The role of an Idaho State Police trooper in a high-speed chase is now the subject of a second probe.
The July 2 incident began when ISP tried to stop a northbound 2002 Ford pickup for speeding near the Nez Perce County town of Culdesac. Police said there were reports that the pickup had been stolen in Gooding County. That's when the suspect hit the gas and led police on a high-speed chase that topped 100 miles per hour near Lewiston. ISP attempted to slow down the vehicle by putting spike strips across the northbound lanes, but the suspect veered into the southbound lane and continued driving north.
- Idaho State Police
- David Pegram, 31, is charged with reckless driving, possession of a stolen vehicle, eluding and assault on a police officer
Law enforcement officials said that the suspect tried to hit a trooper with the speeding vehicle, prompting the trooper to fire his weapon at the suspect. Police then attempted to bump the vehicle, causing it to spin back into the southbound lanes and roll over. The driver fled on foot, ran down an embankment and swam across a stretch of the Clearwater River, at which time police said they lost sight of him in trees and brush. A helicopter, tracking dog and law enforcement from four police agencies were dispatched to the scene as temperatures in the region climbed to 103 degrees. Hours later, the suspect, 31-year-old David Pegram, was arrested and charged with reckless driving, possession of a stolen vehicle, eluding and assault on a police officer.
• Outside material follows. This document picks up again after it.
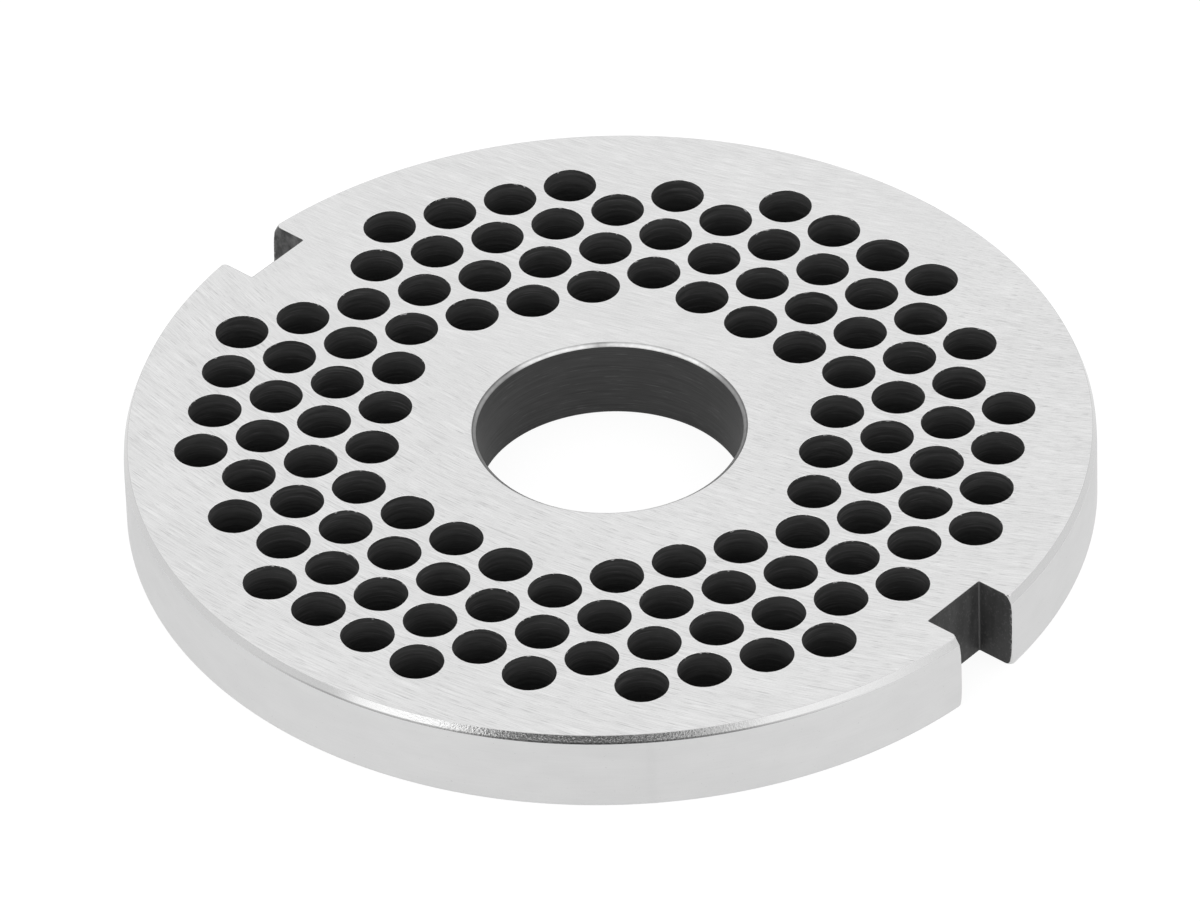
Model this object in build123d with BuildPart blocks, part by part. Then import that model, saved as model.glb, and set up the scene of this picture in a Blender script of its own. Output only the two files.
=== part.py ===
"""Perforated plate for a meat grinder: one steel disc, bored, notched twice and drilled.

The knife of the grinder turns on the upper face and cuts against the sharp rims of the holes.
The bore runs on the end of the feed screw, and the two notches in the rim hold the plate still
on keys inside the ring of the grinder's head.

Frame: millimetres, +Z along the axis of the bore and out of the cutting face.
The origin is on that axis, in the lower face. The notches lie on +X and -X.
"""

import math
import os

from build123d import *

# ---------------------------------------------------------------- driving dimensions
# Blank
plate_diameter = 82.0
plate_thickness = 7.35

# Rim, from the cutting face down: a ground chamfer, a crowned shoulder, a plain cylinder
# and a rounded lower edge
rim_chamfer_width = 0.3
rim_chamfer_height = 0.72
rim_shoulder_width = 0.06
rim_shoulder_height = 1.4
rim_lower_radius = 0.4

# Bore
bore_diameter = 22.5
bore_upper_chamfer_width = 0.38
bore_upper_chamfer_height = 0.25
bore_lower_chamfer = 0.15

# Key notches
notch_count = 2
notch_width = 6.6
notch_depth = 3.67
notch_corner_radius = 0.12

# Drilled field: a triangular lattice of holes, as far as the solid margins let it reach.
# The drilling jig sat slightly off the axis, and slightly turned against the notches.
hole_diameter = 4.5
hole_pitch = 5.45
rim_margin = 4.6
bore_margin = 5.0
notch_margin = 1.0
jig_shift_x = -0.13
jig_shift_y = -0.45
jig_turn = -0.65

# Cutting tools reach this far past the faces that they break through
tool_overrun = 1.0

# ---------------------------------------------------------------- worked-out sizes
plate_radius = plate_diameter / 2
bore_radius = bore_diameter / 2
hole_radius = hole_diameter / 2
notch_floor = plate_radius - notch_depth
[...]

ISP Trooper Hugh Powell was the subject of an investigation because he fired his weapon three times during the incident. He returned to work today.
However, this morning's Lewiston Tribune reports that Powell is now the center of a second probe—this time an internal investigation by state police—to determine whether he used prudence in initiating the chase.
"We discourage our people from being involved in pursuits," ISP Capt. Lonnie Richardson told the Tribune. "Pursuits are bad things."
The ISP investigation will begin with officers at the district level looking at the details before opening up the review to officers statewide. Ultimately, the investigation lands on the desk of the agency director, who will determine if any action is necessary.
"I guarantee it will be scrutinized extensively," Richardson told the Tribune.